Many things about this are conflicting—and true. The threat isn’t AI itself. It’s the economic paradigm that deploys it. AI is a vibe amplifier, a productivity multiplier, and in the hands of capital, a tool for workforce extraction on an unprecedented scale.

The displacement has already begun. Junior software hiring is drying up. ShadowIT and ShadowAI emerged because individuals inside orgs are using these tools quietly, without permission, just to keep pace or make things easier. Management didn’t lead this. They’re just now realizing they’re behind.

By the end of the year, the workforce will be in an obvious state of collapse. Not everywhere at once, but enough to break denial. Management is only incentivized to optimize their silo, not protect people.
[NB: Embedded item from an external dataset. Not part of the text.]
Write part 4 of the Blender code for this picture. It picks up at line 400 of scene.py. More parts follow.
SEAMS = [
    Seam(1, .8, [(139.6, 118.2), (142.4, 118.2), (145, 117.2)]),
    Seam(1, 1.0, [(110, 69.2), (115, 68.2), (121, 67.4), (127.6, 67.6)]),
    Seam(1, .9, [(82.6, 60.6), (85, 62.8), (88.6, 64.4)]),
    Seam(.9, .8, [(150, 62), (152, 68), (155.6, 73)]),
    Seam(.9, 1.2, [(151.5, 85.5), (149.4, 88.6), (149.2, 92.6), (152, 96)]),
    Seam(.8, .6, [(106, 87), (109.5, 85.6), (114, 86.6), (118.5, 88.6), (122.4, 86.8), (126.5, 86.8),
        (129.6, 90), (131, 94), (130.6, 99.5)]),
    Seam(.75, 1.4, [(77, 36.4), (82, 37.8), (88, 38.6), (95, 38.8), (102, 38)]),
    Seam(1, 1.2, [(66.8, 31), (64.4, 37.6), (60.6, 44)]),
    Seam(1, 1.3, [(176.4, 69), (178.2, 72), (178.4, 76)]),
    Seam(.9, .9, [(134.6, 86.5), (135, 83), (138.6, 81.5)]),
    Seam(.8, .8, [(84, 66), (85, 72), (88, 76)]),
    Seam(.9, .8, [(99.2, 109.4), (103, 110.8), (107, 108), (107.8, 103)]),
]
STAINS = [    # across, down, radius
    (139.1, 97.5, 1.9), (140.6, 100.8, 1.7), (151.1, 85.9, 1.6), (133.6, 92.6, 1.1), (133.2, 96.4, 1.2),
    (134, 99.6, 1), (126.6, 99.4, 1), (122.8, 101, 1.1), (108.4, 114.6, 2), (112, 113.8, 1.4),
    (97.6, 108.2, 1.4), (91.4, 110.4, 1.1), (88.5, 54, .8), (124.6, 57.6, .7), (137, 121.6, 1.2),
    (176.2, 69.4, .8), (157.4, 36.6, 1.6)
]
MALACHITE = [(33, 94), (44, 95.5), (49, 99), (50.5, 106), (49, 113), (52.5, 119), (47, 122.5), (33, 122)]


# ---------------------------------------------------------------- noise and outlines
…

And the middle class has long functioned as a semi-meritocratic pseudo UBI—a buffer. That buffer is being erased.

This is the shift from Software-as-a-Service to Employee-as-a-Service. Add one or two zeroes to a SaaS invoice, and a platform replaces a person. It’s already happening. And it will accelerate.

This isn’t a defense. It’s a description. Even if one company resists, another won’t. Even if one region regulates, another won’t. The tech moves freely. It will hollow out regional payrolls and reroute capital into subscription services owned by the same platforms that trained the models.

The capitalists will win. And, as the vibes have been warning for generations—that means everyone else loses.